FILE - Tanks move during the Union Courage-2022 Russia-Belarus military drills at the Obuz-Lesnovsky training ground in Belarus, Feb. 19, 2022.
FILE - Tanks move during the Union Courage-2022 Russia-Belarus military drills at the Obuz-Lesnovsky training ground in Belarus, Feb. 19, 2022.

LVIV, UKRAINE — U.S. intelligence expects Belarusian leader Alexander Lukashenko to throw in his 48,000-strong army into the war raging in Ukraine in the next few hours or days to reinforce Russia in its faltering invasion of Ukraine.

Up to now Belarus has been used as staging ground for Russian forces to strike at Kyiv from the north and only a few Belarusian special forces are believed to have participated in any fighting, but with Russia’s invasion encountering stronger resistance than the Kremlin might have been expecting, and with Kyiv still holding out, Russian leader Vladimir Putin appears to be turning to his longtime ally to boost the offensive.

The full involvement of Belarus risks another frontline opening up in the war with fears that Belarusian forces will not only reinforce the Russian siege of the Ukraine capital but will also strike more widely across Ukraine’s northwest and center, endangering Lviv, where tens of thousands of evacuees are trapped and waiting up to two days to get across the border to Poland.

Messages sent to NGOs and projects funded by the United States and drawing from the intelligence assessment warn: “Cities in the West are no longer regarded as safe.” NGO workers still inside Ukraine are being advised to seek shelter in border villages on the grounds that they are likely to be safer from missile strikes, which would likely target cities and bigger towns.

The message-alerts note: “borders are heavily congested but proximity to borders afford a ‘safe zone’ from missiles — strongly consider moving to border villages — accommodation will be an issue — please liaise with colleagues/project leadership to house-share along the Polish/Slovakian/Hungarian borders.”
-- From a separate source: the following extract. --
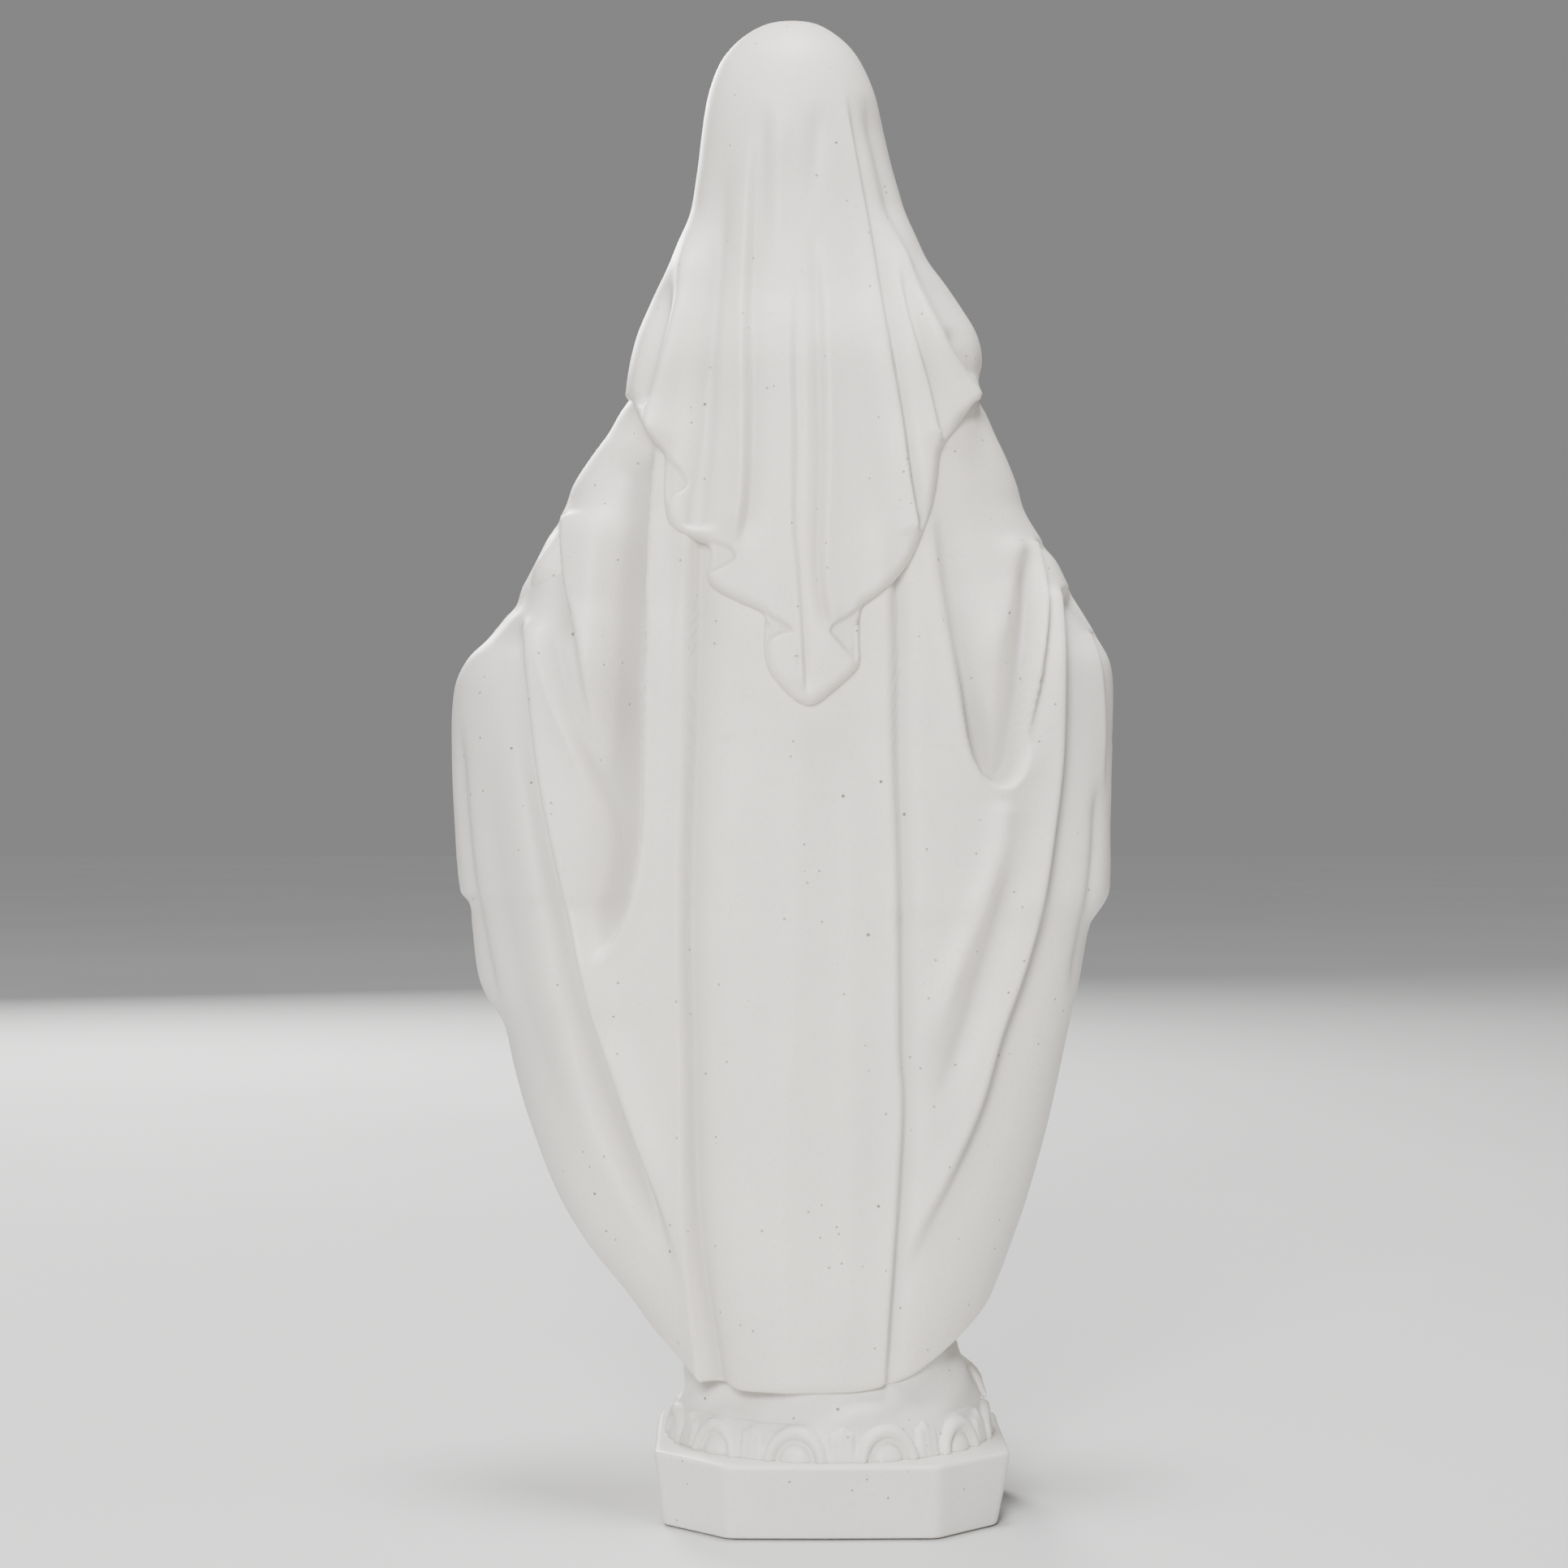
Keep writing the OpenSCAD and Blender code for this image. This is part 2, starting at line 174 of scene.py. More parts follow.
# little brown stains on the back: across, height, reach and strength
STAINS = [(-6.4, 170.2, 0.8, 0.9), (-4.7, 171.0, 0.5, 0.5), (-2.2, 167.8, 1.7, 0.3),
          (24.5, 186.5, 1.9, 0.35), (24.0, 190.5, 1.5, 0.35), (34.2, 143.0, 0.9, 0.6),
          (-20.8, 154.5, 0.8, 0.6), (-16.5, 163.5, 1.8, 0.3), (-27.5, 147.0, 0.6, 0.4),
          (3.5, 151.0, 0.8, 0.35), (-21.0, 96.0, 1.2, 0.25), (18.0, 118.0, 1.4, 0.2)]


def stained(points):
    """How brown each spot of the back is."""
    out = np.zeros(len(points))
    for across, z, reach, strength in STAINS:
        near = ((points[:, 0] + across) ** 2 + (points[:, 2] - z) ** 2) / reach ** 2
        out += strength * np.exp(-near) * (points[:, 1] > 12)
    return np.clip(out, 0, 1)


def make(node, points, faces, slot=FIGURE, depth=None):
    """A smooth mesh from points in millimetres, which stands for one node of the statue."""
    name = node + "_look"
    mesh = bpy.data.meshes.new(name)
    mesh.from_pydata((np.asarray(points) * 0.001).tolist(), [], [list(map(int, f)) for f in faces])
    mesh.validate()
    mesh.polygons.foreach_set("use_smooth", [True] * len(mesh.polygons))
    # painted shade: each point's share of the grey that the marble paints into folds, linings and hems
    layer = mesh.attributes.new("painted_shade", "FLOAT", "POINT")
    values = np.zeros(len(mesh.vertices), np.float32)
    if depth is not None:
        values[:len(depth)] = depth
    layer.data.foreach_set("value", values)
    spots = mesh.attributes.new("stain", "FLOAT", "POINT")
    spots.data.foreach_set("value", stained(np.asarray(points, float)).astype(np.float32))
    obj = bpy.data.objects.new(name, mesh)
    bpy.context.collection.objects.link(obj)
    obj.data.materials.append(LOOKS[slot])
    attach(obj, "root")
    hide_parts(node)
    return obj


def grid_faces(rows, cols, start=0, closed=False):
    r = np.arange(rows - 1)[:, None]
    c = np.arange(cols if closed else cols - 1)[None, :]
    n = (c + 1) % cols
    quads = np.stack([r * cols + c, r * cols + n, (r + 1) * cols + n, (r + 1) * cols + c], -1)
    return quads.reshape(-1, 4) + start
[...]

Belarusian leader Alyaksandr Lukashenko has said previously his forces would not participate in any military action against Ukraine. On February 24 after a meeting with Putin, he announced had agreed to keep Russian troops stationed in Belarus. Since then, he has said Ukraine is losing the war and has offered to host peace talks.

Talks

Belarus said Monday that it has prepared a venue for talks between delegations from Ukraine and Russia. Ukraine has agreed to send representatives for the talks but was initially reluctant to engage because of the Belarusian role in the conflict allowing Russian forces to stage there and launch attacks towards Kyiv and north-east Ukraine.

Ukraine has vowed to give no ground at the talks, which come on the fifth day of the Russian invasion. Ukrainian President Volodymyr Zelenskyy says he was skeptical about the prospect of the talks in Belarus.

“I do not really believe in the outcome of this meeting but let them try so that later not a single citizen of Ukraine has any doubt that I, as President, tried to stop the war, when there was even a small, but still a chance,” he said in a message posted on Telegram.

U.S. officials told VOA that Lukashenko will likely bring push Belarus more deeply into the war depending on the outcome of talks between Russia and Ukraine.

FILE - Belarusian President Alexander Lukashenko delivers a speech at the forum of Union of Women in Minsk, Sept. 17, 2020.
FILE - Belarusian President Alexander Lukashenko delivers a speech at the forum of Union of Women in Minsk, Sept. 17, 2020.

The American intelligence assessment chimes in with warnings issued Sunday by Belarusian opposition figures that Lukashenko was preparing to enter the war fully. On Sunday voters in Belarus approved a constitutional reform that will allow the country to host nuclear weapons and to host Russian ground forces permanently.

The Belarusian election commission says that around 65% of those who cast a ballot voted in favor of the change, which would allow Russia to base nuclear weapons in the country. Belarusian opposition leaders have denounced the move as treasonous and say the vote was rigged.

The greater involvement of Belarus raises the prospect of clashes and missile strikes occurring very close to the Polish border, with the chance of a spillover of ordnance into Poland, warn some military analysts.

“As the Russian assault on Ukraine continues, Russian shelling and missile strikes have landed disturbingly close to the Polish-Ukrainian border,” notes Rob Dannenberg, a former chief of the CIA’s Central Eurasia Division, told the intelligence news outlet Cipher Brief.